Over the expansion history of our universe, densities have fallen by factors of trillions. Why is the dark energy density today within a factor of three of that of dark matter, whereas it evolves very differently with time? Moreover, the dark matter density is only a factor of five larger than that of ordinary matter. Understanding this may lead to advances in fundamental physics. It is possible that what we call dark matter and dark energy arise from some unknown aspect of gravity. Thus, the highest energies and the universe on the largest scales are connected. Today the worlds of particle physics and cosmology are coming together in a transformed world view. Now, even the notion that the galaxies and stars comprise most of our universe has been abandoned. Emerging is a universe largely governed by dark matter and an even stranger dominance of a smoothly distributed and pervasive dark energy.

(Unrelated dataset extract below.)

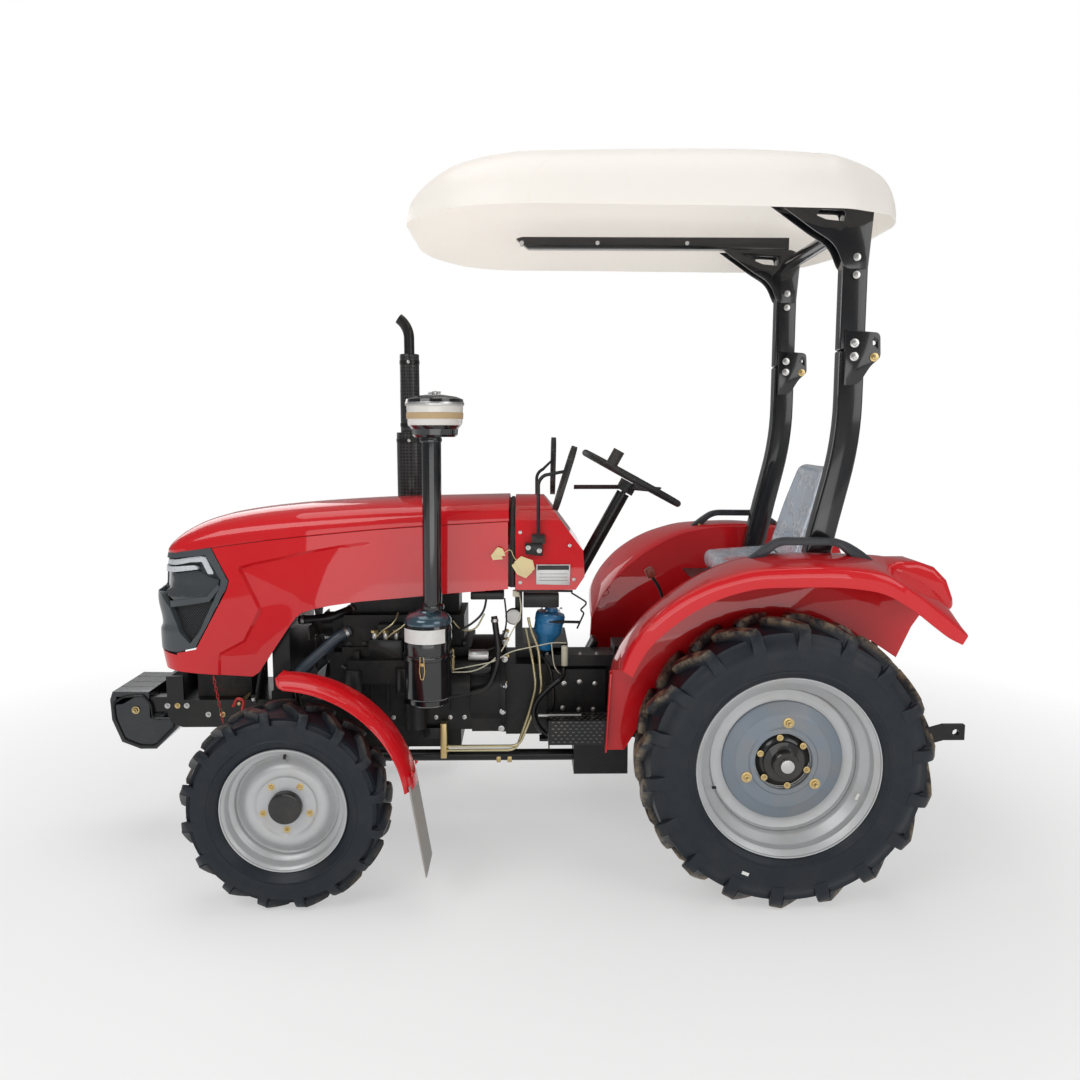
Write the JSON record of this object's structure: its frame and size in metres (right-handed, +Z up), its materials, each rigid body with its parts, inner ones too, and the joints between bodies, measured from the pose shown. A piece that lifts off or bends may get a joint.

Dark Energy And The Fate Of The Universe

Cosmologists understand almost nothing about dark energy even though it appears to comprise about 70 percent of the universe. They are desperately seeking to uncover its fundamental properties: its strength, its permanence, and any variation with direction. The evolution of the universe is governed by the amount of dark matter and dark energy. The densities of dark matter and dark energy scale differently with cosmic scale as the universe expands. This evolution in cosmic scale is schematically shown in the figure below for several cosmologies. In a universe with a high density of dark matter, the Hubble expansion continues to decelerate due to the gravitation attraction of the dark matter filling the universe, ending in a big crunch. In a universe with a lower critical density of dark matter, the expansion coasts. In a universe with dark energy as well as dark matter, the initial deceleration is reversed at late times by the increasing dominance of the dark energy.

If the hypothetical dark energy continues to dominate the universe's energy balance, then the current expansion of space will continue to accelerate, exponentially. Structures which are not already gravitationally bound will ultimately fly apart. The Earth and the Milky Way would remain undisturbed while the rest of the universe appears to run away from us.

The nature of dark energy is currently a matter of speculation. Some believe that dark energy might be "vacuum energy", represented by the "cosmological constant" (Λ) in general relativity, a constant uniform density of dark energy throughout all of space that is independent of time or the universe's expansion. This notion was introduced by Einstein, and is consistent with our limited observations to date. Alternatively, dark energy might vary with cosmic time. Only new kinds of observations can settle the issue.

PROBING THE NATURE OF DARK ENERGY

What kind of universe do we live in? To test theories of dark energy we would like to measure the way the expansion of our universe changes with cosmic time. For a universe with a given mass density, the time history of the expansion encodes information on the amount and nature of dark energy. Dark energy affects two things: distances and the growth of mass structure. Measuring how dark matter structures and ratios of distances grow with cosmic time -- via LSST weak gravitational lensing observations -- will provide clues to the nature of dark energy. A key strength of the LSST is its ability to image huge volumes of the universe. Such a probe will be a natural part of the all-sky imaging survey. Billions of distant galaxies will have their shapes and colors measured. Sufficient color data will be obtained for an estimate of the distance to each galaxy. This will enable a unique probe of the physical nature of the dark energy that appears to fill the universe.

If, due to this dark energy, the expansion of the universe has been accelerating the development of mass structures via ordinary gravitational infall will be impeded. The time development of mass concentrations is sensitive to the physical nature of the dark energy itself: the so-called equation of state (pressure divided by energy density). In its deep wide-angle survey the LSST will be able to pin down the equation of state of dark energy to better than a few percent, at high confidence. Due to its wide coverage of the sky, LSST is uniquely capable of detecting any variation in the dark energy with direction. In turn, this will tell us something about physics at the earliest moments of our universe, setting the course for its future evolution.

The world of quantum gravity at a fraction of a second after the big bang, when the universe was so hot and dense that even protons and neutrons were broken up into a hot soup of quarks, connects to the world as we now see it - a vast expanding cosmos extending out 14 billion light-years. Dark energy and dark matter are relics of the first moments when unfamiliar physics of quantum gravity ruled. A route to understanding dark matter and probing the nature of dark energy is to measure cosmic shear over the last half of the age of the universe - at a time when dark energy apparently had its greatest influence. LSST does this in several independent ways. These probes of the nature of dark energy by LSST are complimentary to those of space missions measuring the cosmic microwave background and very distant supernovae. Indeed, since we understand so little about dark energy, it is prudent to pursue all these lines of investigation.